Imputation of incomplete covariates in longitudinal data: Can Bayesian non-parametric methods prevent model-misspecification?


Context: This work is motivated by a study in Type II diabetes patients and their progression to diabetic retinopathy. Specifically, physicians are interested in identifying risk factors, longitudinal and baseline, for progression. An important complication for the analysis is that several of the risk factors are not available for all patients or not at all time-points. Default approaches to handle this issue, like the various flavours of multiple imputation, assume linear and additive relationships between the risk factors and outcome, and between the covariates themselves. However, a preliminary analysis of our data using the complete cases showed that these assumptions of linearity and additivity are seriously violated.

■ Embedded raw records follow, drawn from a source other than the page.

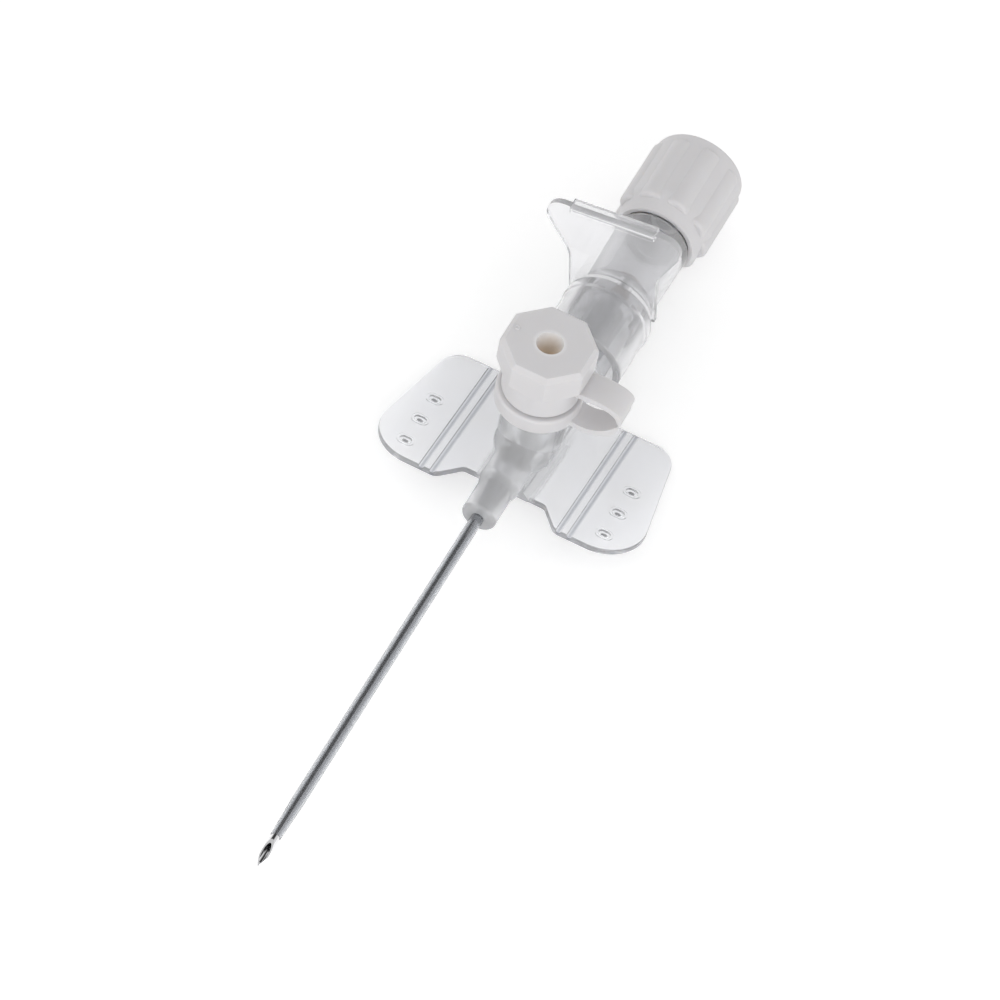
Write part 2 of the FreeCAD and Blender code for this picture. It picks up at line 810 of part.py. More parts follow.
def rear_cap():
    """Cap over the rear luer, with a hollow plug and a vent hole."""
    def plug_r(x):
        return luer_bore_r(x, REAR_TUBE_X1) - LUER_GAP
    plug = turned_x([
        (CAP_PLUG_X0, 0, 0),
        (CAP_PLUG_X0, plug_r(CAP_PLUG_X0), SKIRT_EDGE),
        (REAR_TUBE_X1, plug_r(REAR_TUBE_X1), 0),
        (CAP_WALL_X, plug_r(REAR_TUBE_X1), 0),
        (CAP_WALL_X, 0, 0),
    ])
    core = rod(CAP_BORE_R, CAP_X0, CAP_X1)
    ribs = [rib.cut(core) for rib in cap_ribs()]
    cap = cap_shell().fuse([plug] + ribs)
    cap = cap.cut([rod(FILTER_R, CAP_PLUG_X0 - 1, CAP_WALL_X), rod(VENT_R, CAP_WALL_X, CAP_X1 + 1)])
    return one_solid(cap)


def vent_filter():
    """Porous disc behind the vent hole."""
    return one_solid(rod(FILTER_R, CAP_WALL_X - FILTER_LENGTH, CAP_WALL_X))


def main():
    """Write one STEP file per node."""
    makers = (
        needle,
        catheter_tube,
        catheter_ferrule,
        catheter_hub,
        valve_sleeve,
        port_cap_ring,
        port_cap_lid,
        needle_hub,
        needle_bond,
        rear_cap,
        vent_filter,
    )
    os.makedirs("parts", exist_ok=True)
    for maker in makers:
        shape = maker()
        shape.exportStep(os.path.join("parts", maker.__name__ + ".step"))
        box = shape.BoundBox
        print(maker.__name__, shape.isValid(), round(shape.Volume, 2),
              [round(v, 2) for v in (box.XMin, box.XMax, box.YMin, box.YMax, box.ZMin, box.ZMax)])


main()
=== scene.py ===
import math

import bpy
from mathutils import Matrix, Vector


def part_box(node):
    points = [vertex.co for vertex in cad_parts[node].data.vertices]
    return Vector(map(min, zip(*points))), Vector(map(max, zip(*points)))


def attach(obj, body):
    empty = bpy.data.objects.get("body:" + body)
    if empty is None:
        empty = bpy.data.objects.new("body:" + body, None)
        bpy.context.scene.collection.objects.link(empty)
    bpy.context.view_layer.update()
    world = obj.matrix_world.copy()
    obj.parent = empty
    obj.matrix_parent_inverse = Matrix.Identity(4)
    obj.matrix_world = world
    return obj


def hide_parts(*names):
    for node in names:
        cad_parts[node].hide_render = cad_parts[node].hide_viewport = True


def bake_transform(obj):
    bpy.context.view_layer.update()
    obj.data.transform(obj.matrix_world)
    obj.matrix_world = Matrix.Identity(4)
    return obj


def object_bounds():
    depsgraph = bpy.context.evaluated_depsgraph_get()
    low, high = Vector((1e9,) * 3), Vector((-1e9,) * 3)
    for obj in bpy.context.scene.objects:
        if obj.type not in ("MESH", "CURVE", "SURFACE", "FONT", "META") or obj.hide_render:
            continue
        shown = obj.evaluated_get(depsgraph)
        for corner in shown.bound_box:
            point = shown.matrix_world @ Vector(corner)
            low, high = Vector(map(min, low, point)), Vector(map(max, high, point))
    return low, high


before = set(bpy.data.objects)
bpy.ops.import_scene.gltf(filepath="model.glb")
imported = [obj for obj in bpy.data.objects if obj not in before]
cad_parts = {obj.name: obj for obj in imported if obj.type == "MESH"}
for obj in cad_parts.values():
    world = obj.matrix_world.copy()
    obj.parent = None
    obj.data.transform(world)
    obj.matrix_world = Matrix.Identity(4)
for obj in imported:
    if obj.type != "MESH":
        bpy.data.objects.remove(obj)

bl_info = {
    "name": "IV Cannula",
    "version": (1, 0, 0),
    "blender": (4, 5, 0),
    "location": "View3D > Sidebar > Cannula",
    "description": "Details, finishes and studio for a winged IV cannula with an injection port",
    "category": "Object",
}

MM = 0.001
LOWEST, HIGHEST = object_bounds()

PORT_X = sum(corner.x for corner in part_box("port_cap_ring")) / 2
LID_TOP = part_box("port_cap_lid")[1].z
CAP_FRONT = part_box("rear_cap")[0].x
CAP_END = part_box("rear_cap")[1].x
NEEDLE_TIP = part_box("needle")[0].x

# The bevel is 3 mm long. The grain of its grinding covers it and fades out just behind it.
BEVEL_LENGTH = 3.0 * MM
GRINDING_END = 3.2 * MM

# The hub is clouded forward of the first place and fully so from the second, near its axis only.
CLOUD_START_X = 19.0 * MM
CLOUD_FULL_X = 15.0 * MM
CLOUD_EDGE_Y = 3.6 * MM
CLOUD_FULL_Y = 3.1 * MM
ETCH_START_X = 6.2 * MM
ETCH_FULL_X = 7.4 * MM

# Each wing bends along two grooves, one either side of the flex line, painted as grey bands of
# shade.
FLEX_Y = 8.05 * MM
FLEX_SPREAD = 0.64 * MM
GROOVE_EDGE = 0.3 * MM
GROOVE_CORE = 0.12 * MM

# A warm glow of light through the lid is painted into the recess of the lid, 1.45 mm in radius at
# its mouth, and is full at this depth. A painted highlight lies round the mouth. Both stop at the
# underside of the octagon, which is lower than the floor of the recess.
WARM_EDGE = 1.5 * MM
WARM_CORE = 1.4 * MM
WARM_DEPTH = 2.6 * MM
RIM_EDGE = 1.85 * MM
RIM_CORE = 1.5 * MM
OCTAGON_UNDER_Z = 12.2 * MM
OCTAGON_INSIDE_Z = 12.3 * MM

# A lit tone fills the bore of the rear cap, 4.05 mm in radius, and leaves out the end face.
LIT_EDGE = 4.3 * MM
LIT_CORE = 4.1 * MM
END_FACE_MARGIN = 0.5 * MM

# Second tone of each material, which its pattern mixes in.
STEEL_LINES = "#EAEAEC"
HUB_FLOW = "#F4F4F5"
BODY_FLOW = "#F6F6F7"
TUBE_LINES = "#E6E7E9"
CAP_MOTTLE = "#DDDCDE"
SILICONE_CLOUD = "#E2E0DD"
ADHESIVE_EDGE = "#E8D8CC"
# Painted shade in the pores between the filter's grains.
FILTER_GAP_SHADE = "#B5B3AC"

# What is left of white light deep inside a clear material.
HUB_INSIDE = "#9EA1A6"
BODY_INSIDE = "#9A9DA3"
TUBE_INSIDE = "#8C8F94"

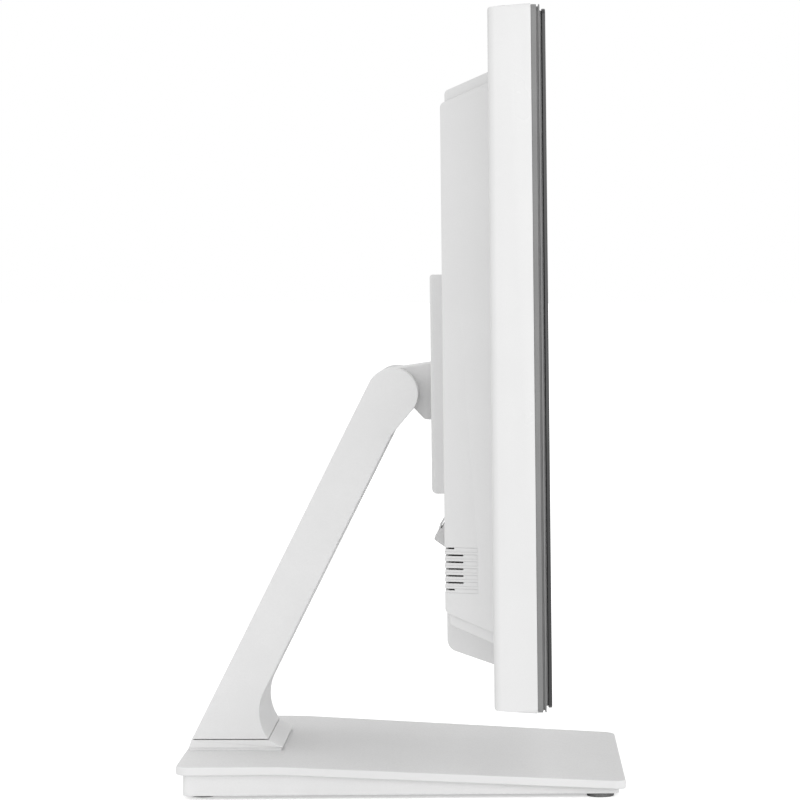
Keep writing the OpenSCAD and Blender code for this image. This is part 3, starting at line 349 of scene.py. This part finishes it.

Objective: In previous work, we have shown that misspecifying these relationships during imputation can have a large impact on the parameter estimates of interest in the analysis model. To overcome this issue, we propose here a unified non-parametric Bayesian framework. We investigate if, and how, in this framework less restrictive imputation models can be utilized in an automated way to reduce bias due to misspecification of the association structure and/or residual distribution.
Methods: Specifically, penalized B-splines and pairwise interactions on which shrinkage priors are imposed are implemented to relax the assumption of linear associations. To increase flexibility in the residual distribution of continuous covariates we apply Bayesian non-parametric models using a mixture of normal distributions with a truncated Dirichlet process prior.
Results: Simulations showed that p-splines may substantially reduce relative bias (>30% vs 8%) and improve coverage (0.33 vs 0.87) while maintaining CI width. However, p-splines require a sufficient number of observed cases across the entire range of values for any two potentially non-linearly related variables. The nonparametric residual distribution reduced bias in cases with severe deviation from normality (25% vs 6%) but produced wider CIs than the parametric model.
Conclusion: The proposed flexible approaches outperformed the parametric models only in certain settings. Criteria that compare distributions of observed and incomplete pairs of variables, and criteria that help misspecified models, e.g., posterior predictive checks, are needed to guide the choice of models in an automated manner and to alert the user of potential problems.

Leuven, Belgium